The Bardem character is lured up to ‘Skyfall’ by Bond for their final showdown.  Of course the good guy wins and the bad guys loses, but not before the house is completely destroyed.  The moral of the story appears to be that the best way to cope with the repercussions of your actions is to be destructive.  Given that this appears to be a Bond film for a recession, and overtly seeks to engender a lot of sympathy for the security state, seeing someone’s family home destroyed is a curious image to use at the movie’s culmination.

That the implicitly catastrophic title boils down to a reference to Bond’s childhood shows the extent to which Skyfall sought to humanise the drama in the plot.  For decades the Bond films have been the primary source that the British and world public draw on for their impressions of MI6, an institution that remains largely secret.  In this time of perceived instability, this hugely successful and extremely well made film has at its heart sympathy for a malign, secret institutions and its operatives.
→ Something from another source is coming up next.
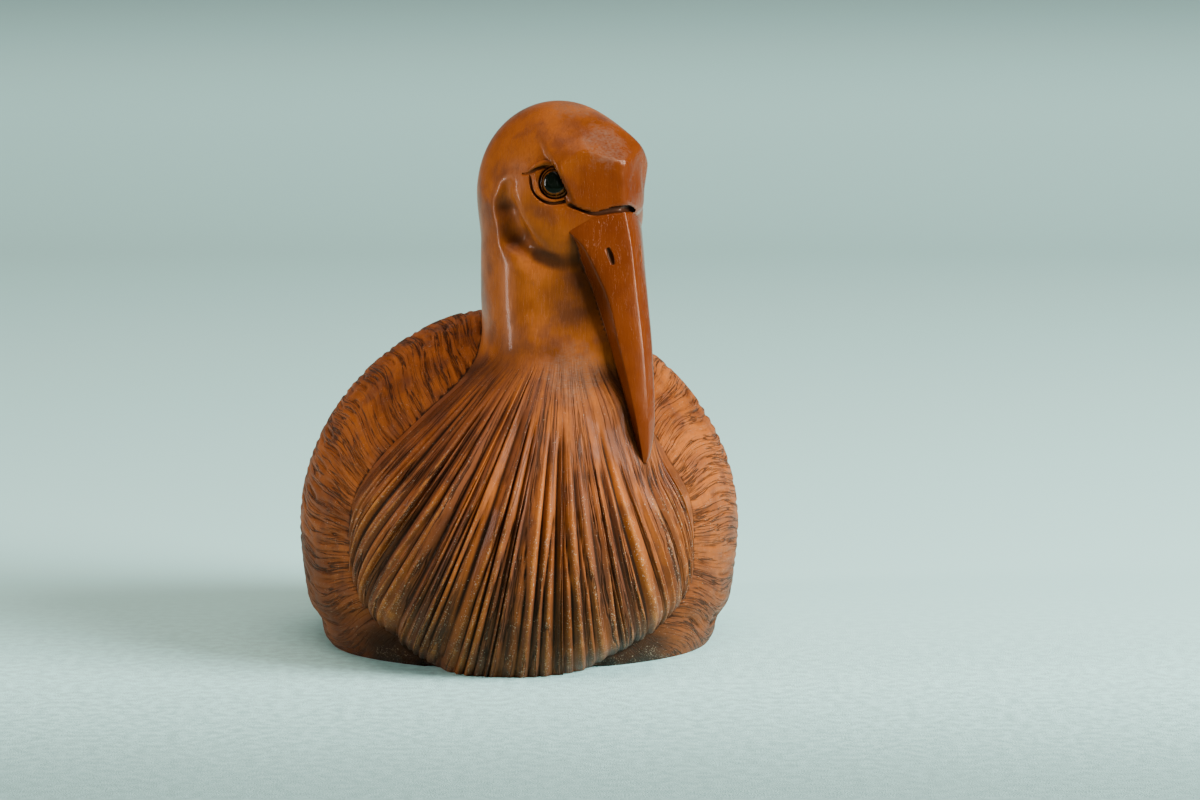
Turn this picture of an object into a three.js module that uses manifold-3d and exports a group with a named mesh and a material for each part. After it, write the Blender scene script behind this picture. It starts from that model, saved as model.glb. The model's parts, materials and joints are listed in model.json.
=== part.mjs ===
// Netsuke of a seated ibis with its long bill laid on its breast.
// Millimetres, +Z up. The bird faces -Y and stands on Z = 0, with the middle of its box at X = Y = 0.
import * as THREE from "three";
import { mergeVertices } from "three/addons/utils/BufferGeometryUtils.js";
import Module from "manifold-3d";

const wasm = await Module();
wasm.setup();

// Driving dimensions
const HEIGHT = 45; // floor to crown
const EYE_DIAMETER = 2.55; // horn ring set in each socket
const EYE_BULGE = 0.25; // rise of the horn ring towards the pupil
const PUPIL_DIAMETER = 2; // black bead in the middle of the ring
const PUPIL_BULGE = 0.45; // rise of the bead above the ring
const INLAY_DEPTH = 1.2; // depth of each eye socket
const INLAY_CLEARANCE = 0.06; // glue gap round an inlay
const CORD_HOLE_DIAMETER = 2.4; // cord tunnel in the belly
const KNOT_HOLE_DIAMETER = 3.6; // mouth of the tunnel that hides the knot
const KNOT_HOLE_DEPTH = 2.2;
const CORD_HOLE_SPACING = 8; // between the middles of the two mouths
const FLUTES = 32; // carved ridges of the breast

// The bird is a free form: its numbers are hundredths of its height
const HUNDREDTH = HEIGHT / 100;
const DEGREE = Math.PI / 180;

// Curves and fields
function smooth(x, start, end) {
  return THREE.MathUtils.smoothstep((x - start) / (end - start), 0, 1);
}

function mixed(number, seed) {
  // A fixed share from 0 to 1 for each whole number
  const wave = Math.sin(number * 12.9898 + seed * 78.233) * 43758.5453;
  return wave - Math.floor(wave);
}

function through(knots, column) {
  // Smooth curve over the rows of a table, whose first column rises
  const last = knots.length - 1;
  const slope = (i) => {
    const before = knots[Math.max(i - 1, 0)];
    const after = knots[Math.min(i + 1, last)];
    return (after[column] - before[column]) / (after[0] - before[0]);
  };
  return (where) => {
    const x = THREE.MathUtils.clamp(where, knots[0][0], knots[last][0]);
    let i = 0;
    while (i < last - 1 && x >= knots[i + 1][0]) i += 1;
    const span = knots[i + 1][0] - knots[i][0];
    const t = (x - knots[i][0]) / span;
    const rise = t * t * (3 - 2 * t);
    const value = knots[i][column] * (1 - rise) + knots[i + 1][column] * rise;
    return value + span * t * (1 - t) * (slope(i) * (1 - t) - slope(i + 1) * t);
  };
}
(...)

This is not the first time this year that the iconic Bond character has crossed over from fictional entertainment and been used to help shape perceptions of the establishment in the real world:

No analysis should be necessary, but the melding of the fictional Bond character with the Queen, the real embodiment of the British state, who then arrive from above to grace the Olympics with their presence is potent symbolism indeed.  Just as this sequence served as both a promotion for the film and a promotion of its implicit values, so did Daniel Craig (James Bond)’s recent visit to Afghanistan:

Daniel Craig James Bond in Afghanistan meeting the troops

Skyfall has, like its protagonist, risen again and is back at the top of the box office charts.  The superspy has seen off the threat from Santa and the Easter Bunny in the form of animated kids flick Rise of the Guardians, and the threat from vampires in the latest chapter of the Twilight Saga.  The dream factory is alive and kicking this Christmas.